ITmedia まだまだ、やるべきことはたくさんあるということですね。
神尾 まだまだ、というか、できていないことの方が多いです。例えば、私は今、スケジュールを携帯に入れて、家に帰ると「iSync」を使ってケーブル接続してMacの「iCal」に転送しているんです。でも冷静に考えると、iCalやGoogleカレンダーは同じiCalender方式を使っているから、単純にiCalender方式でネット経由でシンクロさせてくれればいいわけですよ。
石川 そうそう、あれができると便利なんですよね。
神尾 端末のスタンドアロン機能で、ネットにつながっていないものっていっぱいあるので、そういうのを見えないところでネットにつないでいって、ネットサービス連携型をどんどん作ってほしい。
石川 携帯電話にはせっかく無線機能が載っているんだから、なんでケーブルをつながなきゃいけないんだ、ってことですね。
神尾 Bluetoothを載せないっていうなら、せめてそのくらいやれ、っていいたくなりますね。そうすると定額制の加入率だって上がるし、万々歳ですよ。auは最近、ネットサービス連携を真剣に考えているようですし、Googleとも提携しましたから、(Googleの)フルサービスをau携帯電話で取り込んだらどうか、と思います。それをやってくれたら、コンシューマー市場向けのLISMOよりもインパクトがあるし、斬新だと思うんですけどね。
石川 そうですよ。新規加入者ももっと取れるでしょう。
神尾 iモードの登場以降、今まで同じ「コンシューマー市場」という方向を掘っていたから(新規ビジネスについては)掘りつくした感があるんですが、違うところに穴を掘ろうと思えば、意外とまだ掘っていない場所がある。
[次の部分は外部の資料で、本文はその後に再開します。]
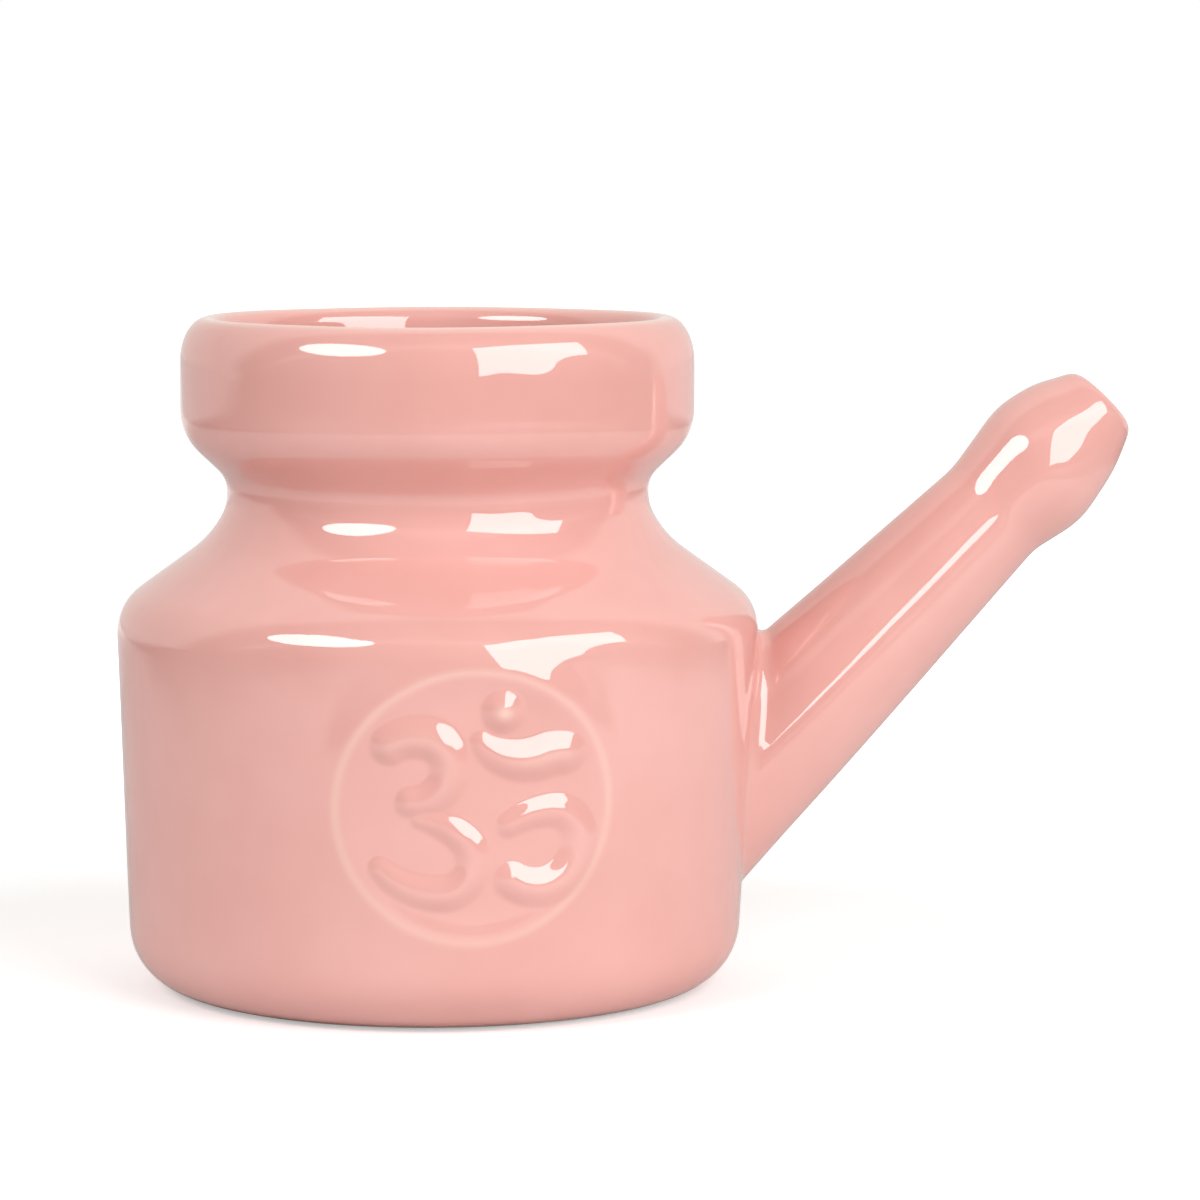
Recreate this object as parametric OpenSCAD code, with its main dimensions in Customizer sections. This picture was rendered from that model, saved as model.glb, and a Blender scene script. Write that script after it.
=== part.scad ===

携帯のカレンダー機能などは、その1つの例でしょう。
石川 Windows Mobileのような、ああいった路線じゃなくて、普通の携帯でもっとカレンダー機能を強化させればすごく便利だし、使い勝手もいいものができるような気がしますね。
神尾 そうなんですよ。私、「D903i」のカレンダー機能を使っているんですが、結構いいですよ。待受画面にスケジュールを出せるし、よくできていると思うんですよ。あと、最近はメールアドレスもなんで1個だけなの? と思い始めました。複数使わせてくれよ、と。あと、ドコモはメールの転送くらいサポートしろ、とかね。
石川 auはできますね。
神尾 ドコモは発想の原点がショートメールの世界なんです。最近はWebメールの世界が急速に発展してきていますから、いろいろなエッセンスを取り入れて欲しいですね。
石川 電話屋の発想なんですよね。
ITmedia そのあたりはぜひ期待したいところですね。みなさんどうもありがとうございました。